Let the Loon count the ways:

  1. Sometimes the thing that (supposedly) must be done is a thing already being done. The next speaker who tells the Loon that institutional repositories need mediated deposit or redesign for Google-friendliness risks a sharp beak through the carotid artery.
  2. Sometimes the thing that must be done is organizationally or otherwise impractical. The next speaker telling the Loon that IRs need allies among top-level library and campus administrators risks that same beak-thrust. “Who bells the cat?” is sometimes a useful test for such dicta.
  3. Sometimes the speaker hasn’t appropriately considered the population of potential or actual beneficiaries of the thing that must be done. Rural librarians complain bitterly (and not without reason) of online-presence and online-service “libraries-must” dicta that don’t take into account the dearth of local Internet access.
  4. Sometimes (this is particularly often true of external critics) the speaker is, shall we say, insufficiently well-informed about the logistics surrounding the thing that must be done, much less the difficulty and expense of implementing it. The word “just” (as in “if they’d just…”) often signals this variety of ignorance.
  5. We’ve all seen prophecies of doom. Many of them. We’re still here. Ergo we are automatically and rightly jaundiced about prophecies of doom.
  6. The same jaundice extends to libraries-must statements.

The Loon thinks change advocacy can be done better.

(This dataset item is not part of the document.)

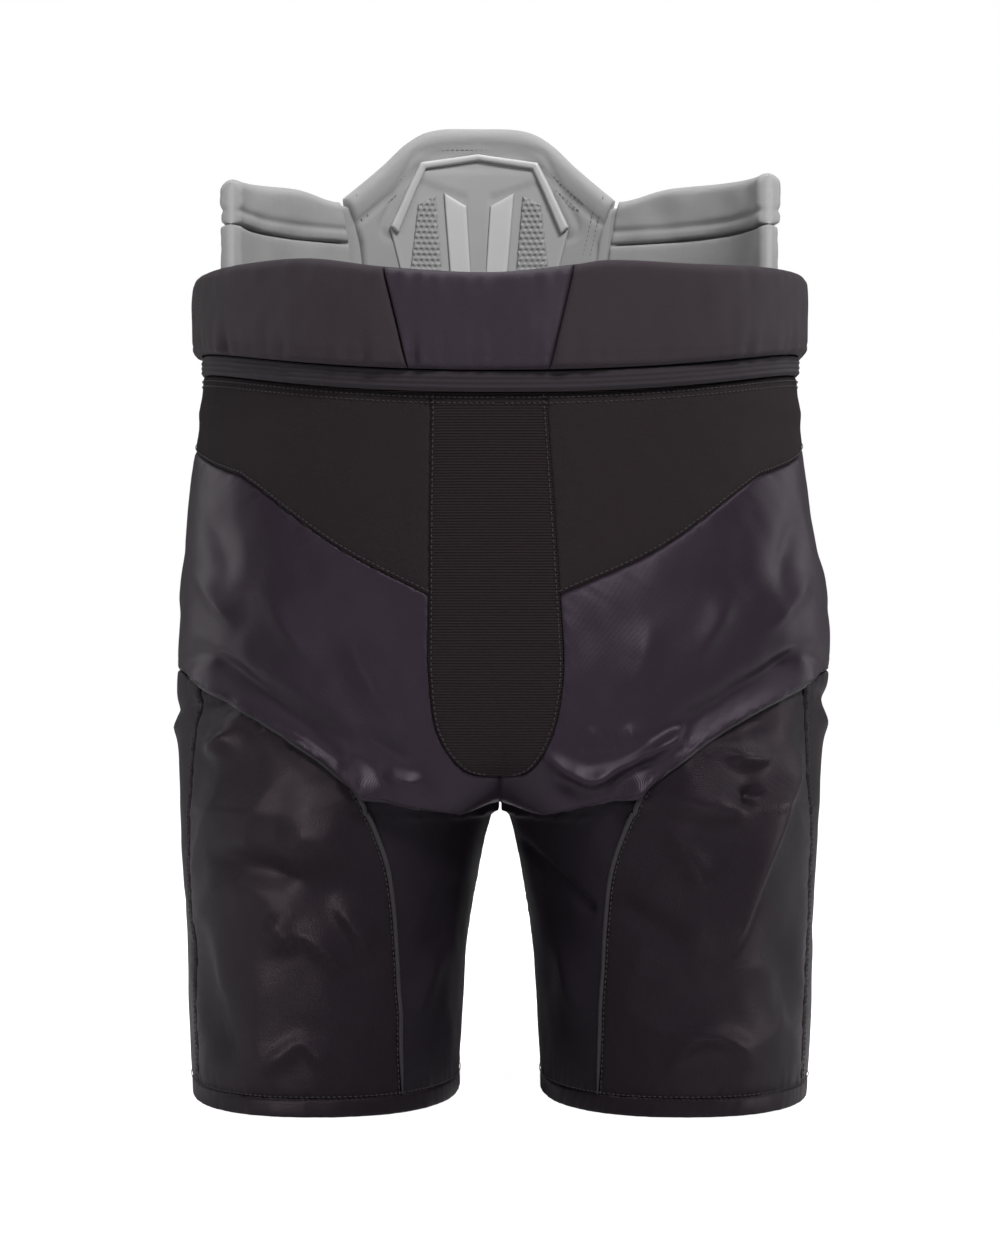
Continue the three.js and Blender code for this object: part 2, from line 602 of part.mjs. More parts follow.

In fact, she thinks it must.

3 thoughts on “A matter of emphasis

  1. Philip

    Could you be more specific about who is saying what? As someone trying to get a mandatory open access policy for library faculty passed (vs. a voluntary one which we all know doesn’t work) this post seems like ammunition for the other side.

    1. Library Loon Post author

      It’s the Loon’s general policy not to. In this particular case, the phenomena under examination are common enough that the exact writing that touched off the Loon’s ire doesn’t need to be singled out.

      How is suggesting that certain rhetorical techniques don’t work and should be rethought “ammunition for the other side?” To the Loon, that seems useful critique.

      1. Philip

        I’m all for critical thinking, but the rhetorical technique you criticize is calling for a mandate. So as someone fighting off anti-mandate sentiment on a faculty self-archiving policy, this post doesn’t help. Sometimes a mandate is the only thing that works. Or are you opposed to self-archiving mandates too?